Basic question on (regular) conditional probablities.

Question

Let $(\Omega,\mathcal{A},P)$ be a measure space and $P(A|\mathcal{C})$ be the conditional probability of $A$ under $\mathcal{C}$. A regular conditional probablity is a conditional probablity that is also a measure for every fixed $\omega\in\Omega$. Let $(A_{n})_{n\in\mathbb{N}}\in\mathcal{A}$ with $A_{i}\cap A_{j}=\emptyset\ \forall i\neq j $. We then know that: \begin{equation*} P(\bigcup \limits_{n\in\mathbb{N}}A_{n}) = \sum_{n\in\mathbb{N}} P(A|\mathcal{C}) \quad P\text{-a.s.} \end{equation*} But somehow this is not a measure for fixed $\omega\in\Omega$? At least that's what I've read in books but the explanations were very short unfortunately.
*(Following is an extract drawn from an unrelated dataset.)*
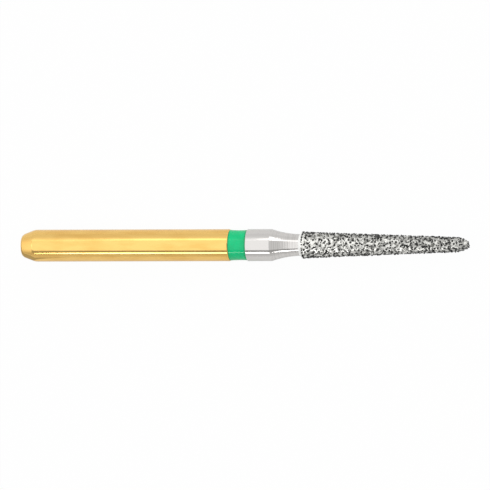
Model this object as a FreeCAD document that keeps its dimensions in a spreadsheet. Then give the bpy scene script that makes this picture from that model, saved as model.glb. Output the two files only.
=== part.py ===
import FreeCAD, Part
import bisect
import math
import os
import random
import Sketcher

# Diamond bur with a friction-grip shank. Millimetres, +Z up.
# The bur lies along X: the shank's end face is at x = 0 and the tip points along +X.

SIZES = [
    # Shank and its plating
    ("shank_diameter", 1.60),
    ("shank_length", 10.67),
    ("end_face_diameter", 0.97),
    ("end_bevel", 0.10),
    ("end_taper_length", 0.67),
    ("plating_thickness", 0.02),
    # Groove and the colour ring in it
    ("ring_width", 0.89),
    ("groove_depth", 0.17),
    ("groove_bevel", 0.03),
    ("ring_rear_recess", 0.03),
    ("ring_front_recess", 0.04),
    ("ring_hollow_radius", 6.0),
    # Bare collar and neck
    ("collar_length", 1.26),
    ("neck_length", 1.42),
    ("neck_curve_radius", 5.0),
    # Tapered core of the head
    ("core_diameter", 1.08),
    ("core_length", 8.13),
    ("core_front_diameter", 0.49),
    ("core_tip_length", 0.37),
    ("core_tip_diameter", 0.14),
    # Nickel layer over the core
    ("bond_thickness", 0.10),
    ("bond_edge_length", 0.10),
    ("bond_shoulder_radius", 0.30),
    ("bond_tip_radius", 0.10),
    # Diamond grains on the nickel
    ("grain_width", 0.155),
    ("grain_height", 0.06),
    ("grain_clearance", 0.01),
    ("grain_scatter", 0.015),
]

# Places along the axis and distances from it, as formulas on the sheet
SHANK_RADIUS = "Sizes.shank_diameter / 2"
FACE_RADIUS = "Sizes.end_face_diameter / 2"
PLATING = "Sizes.plating_thickness"
TAPER_START = "Sizes.end_bevel"
TAPER_START_RADIUS = FACE_RADIUS + " + Sizes.end_bevel"
TAPER_END = "Sizes.end_taper_length"
RING_REAR = "Sizes.shank_length"
RING_FRONT = RING_REAR + " + Sizes.ring_width"
NECK_REAR = RING_FRONT + " + Sizes.collar_length"
HEAD_REAR = NECK_REAR + " + Sizes.neck_length"
CORE_FRONT = HEAD_REAR + " + Sizes.core_length"
CORE_END = CORE_FRONT + " + Sizes.core_tip_length"
BOND_END = CORE_END + " + Sizes.bond_thickness"
BEVEL_REAR = RING_REAR + " - Sizes.groove_bevel"
BEVEL_FRONT = RING_FRONT + " + Sizes.groove_bevel"
BEVEL_RADIUS = SHANK_RADIUS + " - Sizes.groove_bevel"
GROOVE_RADIUS = SHANK_RADIUS + " - Sizes.groove_depth"
CORE_RADIUS = "Sizes.core_diameter / 2"
CORE_FRONT_RADIUS = "Sizes.core_front_diameter / 2"
CORE_TIP_RADIUS = "Sizes.core_tip_diameter / 2"
ON_AXIS = "0"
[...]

Let's say $(A_{n})_{n\in\mathbb{N}}\subseteq\mathcal{A}$. Then: \begin{equation*} P(\bigcup \limits_{n\in\mathbb{N}}A_{n}) = \sum_{n\in\mathbb{N}} P(A|\mathcal{C}) \quad \text{ for all } \omega\in N^{c}, \text{ for some } N\in\mathcal{C} \text{ with } P(N)=0. \end{equation*} Then for all $\omega\in\Omega$ it holds: \begin{equation*} 1_{N^{c}}P(\bigcup \limits_{n\in\mathbb{N}}A_{n}^{i}) = 1_{N_{i}^{c}}\sum_{n\in\mathbb{N}} P(A|\mathcal{C}), \end{equation*} ($1_{N}$ is an indicator function). We could do this even for uncountable many sequences. Then wouldn't this be a measure for fixed $\omega\in\Omega$ if we let $A$ run? Thanks for your help, I'v been thinking about this for days but can't wrap my head around it.